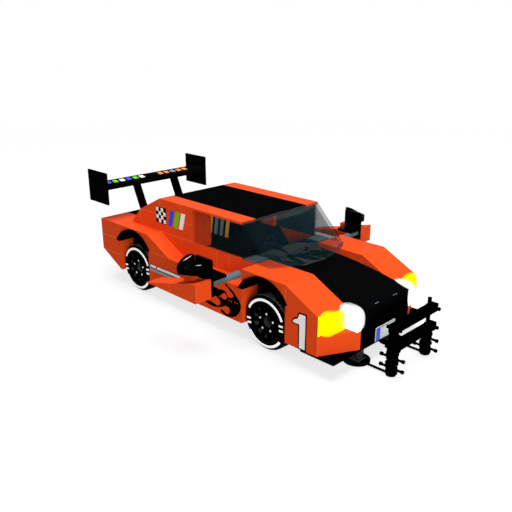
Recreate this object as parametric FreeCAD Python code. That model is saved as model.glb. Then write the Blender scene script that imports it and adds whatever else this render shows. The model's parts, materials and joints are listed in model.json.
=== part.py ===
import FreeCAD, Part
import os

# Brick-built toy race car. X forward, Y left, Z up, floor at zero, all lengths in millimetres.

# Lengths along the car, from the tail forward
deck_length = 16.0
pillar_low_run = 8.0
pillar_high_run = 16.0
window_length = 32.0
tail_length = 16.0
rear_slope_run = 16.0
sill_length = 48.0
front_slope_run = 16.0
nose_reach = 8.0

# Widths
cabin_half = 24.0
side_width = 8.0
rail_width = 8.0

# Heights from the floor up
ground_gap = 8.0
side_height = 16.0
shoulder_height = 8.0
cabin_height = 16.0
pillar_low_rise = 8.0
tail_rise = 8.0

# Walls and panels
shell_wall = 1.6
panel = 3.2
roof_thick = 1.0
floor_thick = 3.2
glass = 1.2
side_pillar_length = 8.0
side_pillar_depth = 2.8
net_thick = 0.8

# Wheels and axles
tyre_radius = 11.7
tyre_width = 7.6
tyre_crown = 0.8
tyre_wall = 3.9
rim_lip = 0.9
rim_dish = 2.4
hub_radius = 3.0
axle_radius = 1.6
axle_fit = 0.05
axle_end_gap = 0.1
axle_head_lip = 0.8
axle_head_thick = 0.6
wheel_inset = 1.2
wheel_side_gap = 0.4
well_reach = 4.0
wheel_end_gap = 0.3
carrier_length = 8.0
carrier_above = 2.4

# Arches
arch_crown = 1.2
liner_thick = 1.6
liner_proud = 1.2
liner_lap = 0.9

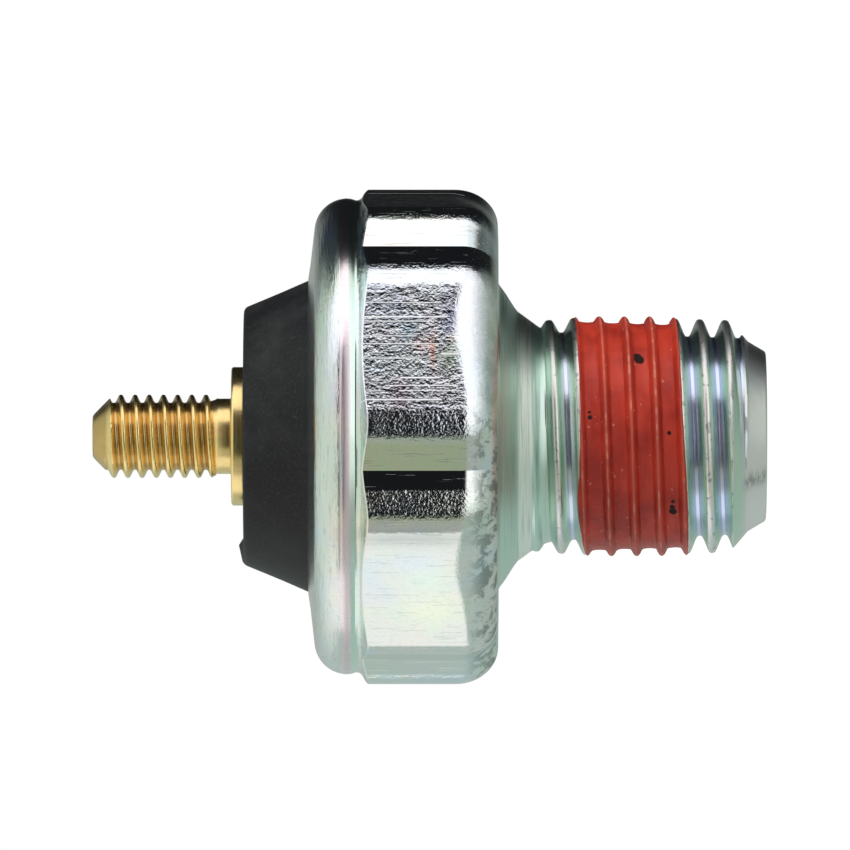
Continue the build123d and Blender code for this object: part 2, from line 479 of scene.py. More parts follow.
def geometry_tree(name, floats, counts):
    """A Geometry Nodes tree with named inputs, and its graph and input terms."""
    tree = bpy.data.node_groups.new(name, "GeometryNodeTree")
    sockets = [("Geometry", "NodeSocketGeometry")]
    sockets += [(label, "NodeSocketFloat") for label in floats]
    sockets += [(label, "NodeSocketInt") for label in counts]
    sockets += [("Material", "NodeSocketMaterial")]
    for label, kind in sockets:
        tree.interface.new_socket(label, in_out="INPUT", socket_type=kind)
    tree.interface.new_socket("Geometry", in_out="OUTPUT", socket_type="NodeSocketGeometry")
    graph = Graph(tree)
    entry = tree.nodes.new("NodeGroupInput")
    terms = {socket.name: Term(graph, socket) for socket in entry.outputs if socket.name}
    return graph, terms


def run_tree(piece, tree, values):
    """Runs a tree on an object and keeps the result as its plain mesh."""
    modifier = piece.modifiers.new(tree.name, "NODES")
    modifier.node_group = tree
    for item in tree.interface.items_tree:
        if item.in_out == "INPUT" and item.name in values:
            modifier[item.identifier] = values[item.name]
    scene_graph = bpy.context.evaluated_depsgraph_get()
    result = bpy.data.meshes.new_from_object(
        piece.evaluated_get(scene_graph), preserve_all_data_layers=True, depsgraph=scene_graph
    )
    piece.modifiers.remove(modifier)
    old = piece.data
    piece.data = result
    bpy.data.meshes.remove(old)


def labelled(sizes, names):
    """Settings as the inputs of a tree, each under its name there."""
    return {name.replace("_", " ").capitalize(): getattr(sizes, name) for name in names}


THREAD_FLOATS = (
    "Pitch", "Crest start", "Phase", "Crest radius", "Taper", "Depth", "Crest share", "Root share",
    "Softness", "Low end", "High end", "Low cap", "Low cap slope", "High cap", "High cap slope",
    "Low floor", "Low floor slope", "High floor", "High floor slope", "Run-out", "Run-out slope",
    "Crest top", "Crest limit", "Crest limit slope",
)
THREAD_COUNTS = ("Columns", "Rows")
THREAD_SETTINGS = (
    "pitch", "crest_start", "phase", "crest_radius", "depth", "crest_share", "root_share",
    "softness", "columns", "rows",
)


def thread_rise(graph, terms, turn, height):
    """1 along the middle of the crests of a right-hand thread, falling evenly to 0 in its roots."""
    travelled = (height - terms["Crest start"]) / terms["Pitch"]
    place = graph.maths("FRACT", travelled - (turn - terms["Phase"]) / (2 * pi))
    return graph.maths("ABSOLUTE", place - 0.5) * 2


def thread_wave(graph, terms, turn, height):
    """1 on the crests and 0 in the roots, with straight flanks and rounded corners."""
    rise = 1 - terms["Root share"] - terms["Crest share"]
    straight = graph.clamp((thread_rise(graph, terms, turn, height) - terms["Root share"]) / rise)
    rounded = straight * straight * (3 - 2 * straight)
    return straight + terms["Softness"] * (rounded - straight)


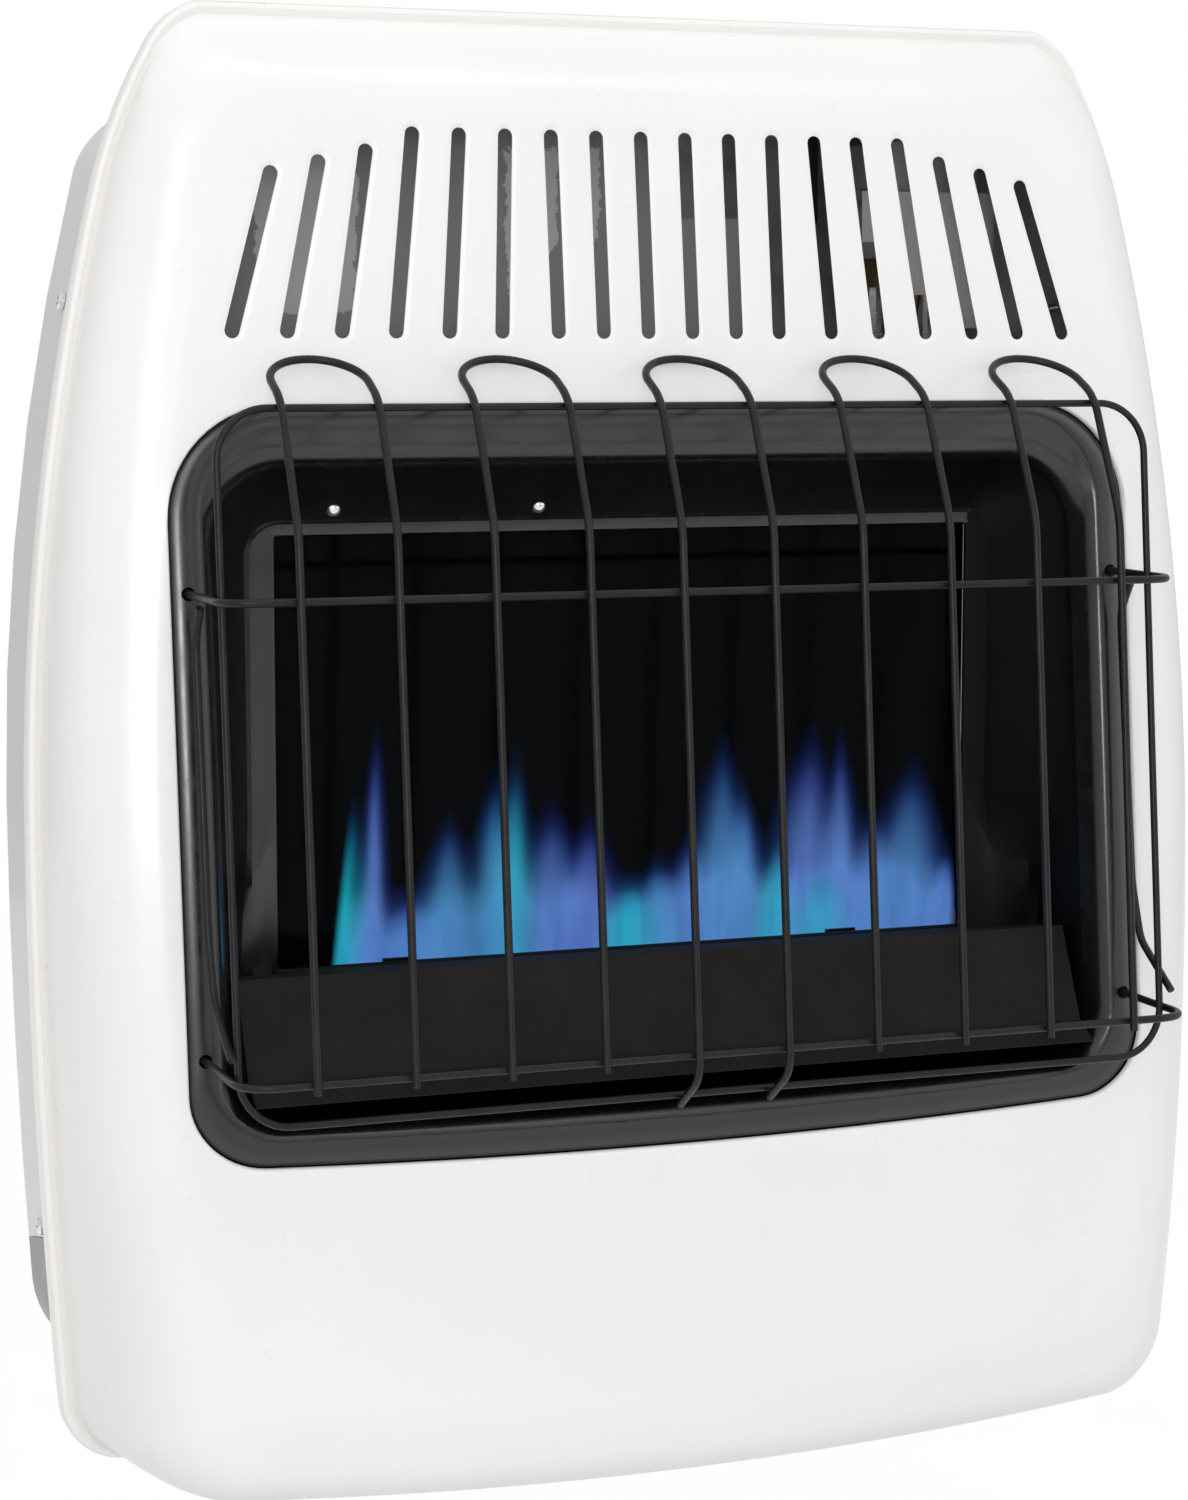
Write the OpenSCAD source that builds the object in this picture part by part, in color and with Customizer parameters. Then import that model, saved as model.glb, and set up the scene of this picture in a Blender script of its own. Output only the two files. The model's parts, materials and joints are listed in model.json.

### Prompt
Start with the line that holds "Continue the build123d" and finish with the line that holds "getattr(sizes, name) for". Transcribe each line in between exactly, and those two as well.

### Response below
Continue the build123d and Blender code for this object: part 2, from line 479 of scene.py. More parts follow.
def geometry_tree(name, floats, counts):
    """A Geometry Nodes tree with named inputs, and its graph and input terms."""
    tree = bpy.data.node_groups.new(name, "GeometryNodeTree")
    sockets = [("Geometry", "NodeSocketGeometry")]
    sockets += [(label, "NodeSocketFloat") for label in floats]
    sockets += [(label, "NodeSocketInt") for label in counts]
    sockets += [("Material", "NodeSocketMaterial")]
    for label, kind in sockets:
        tree.interface.new_socket(label, in_out="INPUT", socket_type=kind)
    tree.interface.new_socket("Geometry", in_out="OUTPUT", socket_type="NodeSocketGeometry")
    graph = Graph(tree)
    entry = tree.nodes.new("NodeGroupInput")
    terms = {socket.name: Term(graph, socket) for socket in entry.outputs if socket.name}
    return graph, terms


def run_tree(piece, tree, values):
    """Runs a tree on an object and keeps the result as its plain mesh."""
    modifier = piece.modifiers.new(tree.name, "NODES")
    modifier.node_group = tree
    for item in tree.interface.items_tree:
        if item.in_out == "INPUT" and item.name in values:
            modifier[item.identifier] = values[item.name]
    scene_graph = bpy.context.evaluated_depsgraph_get()
    result = bpy.data.meshes.new_from_object(
        piece.evaluated_get(scene_graph), preserve_all_data_layers=True, depsgraph=scene_graph
    )
    piece.modifiers.remove(modifier)
    old = piece.data
    piece.data = result
    bpy.data.meshes.remove(old)


def labelled(sizes, names):
    """Settings as the inputs of a tree, each under its name there."""
    return {name.replace("_", " ").capitalize(): getattr(sizes, name) for name in names}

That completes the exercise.